Even in English, which has a huge number of words for a natural language, the upper estimates are only about 80000 words. Based on that, you could just use a HashSet and add all your words it (probably in all lower case to avoid case issues):
Set<String> words = new HashSet<String>();
while (read-next-word) {
words.add(word.toLowerCase());
}
If they are real words, this isn't going to cause memory problems, will will be pretty fast too!
To not have to worry to much about implementation you should use a database system, either plain old relational SQL or a No-SQL solution. Im pretty sure you could use e.g. Berkeley DB java edition and then do (pseudo code)
for(word : stream) {
if(!DB.exists(word)) {
DB.put(word)
outstream.add(word)
}
}
The problem is in essence easy, you need to store things on disk because there is not enough memory, then either use sorting O(N log N) (unecessary) or hashing O(N) to find the unique words.
If you want a solution that will very likely work but is not guaranteed to do so use a LRU type hash table. According to the empirical Zpif's law you should be OK.
A follow up question to some smart guy out there, what if I have 64-bit machine and set heap size to say 12GB, shouldn't virtual memory take care of the problem (although not in an optimal way) or is java not designed this way?

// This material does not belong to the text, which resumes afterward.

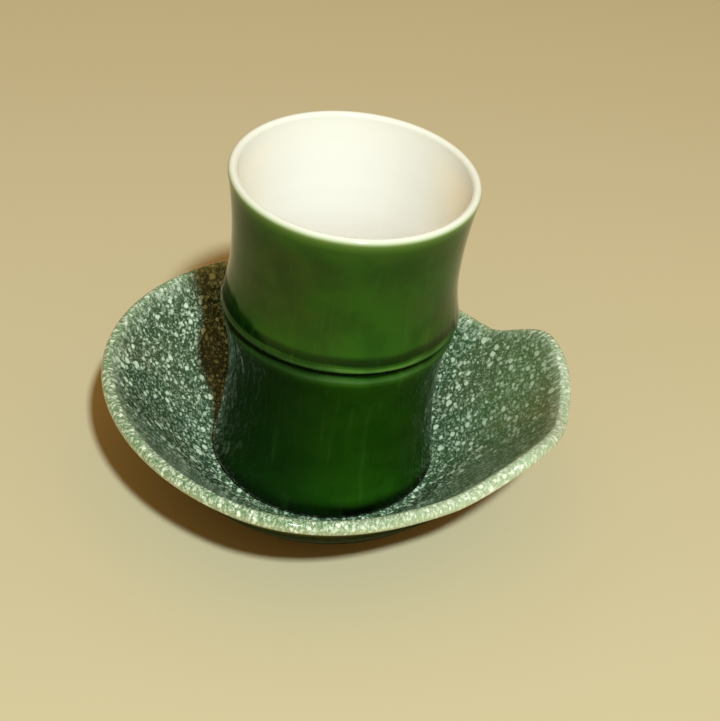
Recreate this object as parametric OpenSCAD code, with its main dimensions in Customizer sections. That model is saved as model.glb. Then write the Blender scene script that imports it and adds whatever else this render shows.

Quicksort would be a good option over Mergesort in this case because it needs less memory. This thread has a good explanation as to why.
Most performant solutions arise from omiting unecessary stuff. You look only for duplicates, so just do not store words itself, store hashes. But wait, you are not interested in hashes either, only if they awere seen already - do not store them. Treat hash as really large number, and use bitset to see whether you already seen this number.
So your problem boils down to really big sparse populated bitmap - with size depending on hash width. If your hash is up to 32 bit, you can use riak bitmap.
... gone thinking about really big bitmap for 128+ bit hashes %) (I'll be back )
I was storing some files based on a checksum but I found a flaw that 2 checksums can be identical sometimes.
I always try looking for API instead of reinventing the wheel, but I can't find anything.
I know theres the JSR 268 and JackRabbit as a standard for content storage but my app is light-years of using such thing.
So, are there approaches for single Instance File Storage with Java or should I just keep searching for new algorithms for my checksum?
EDIT:
When numcheck is not working: 2 files are exactly the same, just in different file system locations. However when sent from the client is impossible on server side to know the path they were before, so it is the same file twice, same checksum.
If you wanna retrieve either one, how you check that?
Wanted to know if there was an standard approach, API, or an algorithm that could help me spot the difference
No matter how strong a hashing algorithm is, there is always a chance of a collision. A hashing algorithm generates a finite number of hashes from an infinite number of inputs.
The only way to ensure that two files are not identical is to compare them bit by bit. Hashing them is easier and faster, but carries with it the risk of collision.
I am doing some image processing code where in I download some images(as BufferedImage) from URLs and pass it on to a image processor.
I want to avoid passing of the same image more than once to the image processor(as the image processing operation is of high cost). The URL end points of the images(if they are same images) may vary and hence I can prevent this by the URL. So I was planning to do a checksum or hash to identify if the code is encountering the same image again.
For md5 I tried Fast MD5, and it generated a 20K+ character length hex checksum value for the image(some sample). Obviously storing this 20K+ character hash would be an issue when it comes to database storage. Hence I tried the CRC32(from java.util.zip.CRC32). And it did generate quite smaller length check sum than the hash.
I do understand checksum and hash are for different purposes. For the purpose explained above can I just use the CRC32? Would it solve the purpose or I have to try something more than these two?
Thanks,
Abi
The difference between CRC and, say, MD5, is that it is more difficult to tamper a file to match a "target" MD5 than to tamper it to match a "target" checksum. Since this does not seem a problem for your program, it should not matter which method do you use. Maybe MD5 might be a little more CPU intensive, but I do not know if that different will matter.
The main question should be the number of bytes of the digest.
If you are doing a checksum in an integer will mean that, for a file of 2K size, you are fitting 2^2048 combinations into 2^32 combinations --> for every CRC value, you will have 2^64 possible files that match it. If you have a 128 bits MD5, then you have 2^16 possible collisions.
The bigger the code that you compute, the less possible collisions (given that the codes computed are distributed evenly), so the safer the comparation.
Anyway, in order to minimice possible errors, I think the first classification should be using file size... first compare file sizes, if they match then compare checksums/hash.
A checksum and a hash are basically the same. You should be able to calculate any kind of hash. A regular MD5 would normally suffice. If you like, you could store the size and the md5 hash (which is 16 bytes, I think).
If two files have different sizes, thay are different files. You will not even need to calculate a hash over the data. If it is unlikely that you have many duplicate files, and the files are of the larger kind (like, JPG pictures taken with a camera), this optimization may spare you a lot of time.
If two or more files have the same size, you can calculate the hashes and compare them.
If two hashes are the same, you could compare the actual data to see if this is different after all. This is very, very unlikely, but theoretically possible. The larger your hash (md5 is 16 bytes, while CR32 is only 4), the less likely that two different files will have the same hash.
It will take only 10 minutes of programming to perform this extra check though, so I'd say: better safe than sorry. :)
To further optimize this, if exactly two files have the same size, you can just compare their data. You will need to read the files anyway to calculate their hashes, so why not compare them directly if they are the only two with that specific size.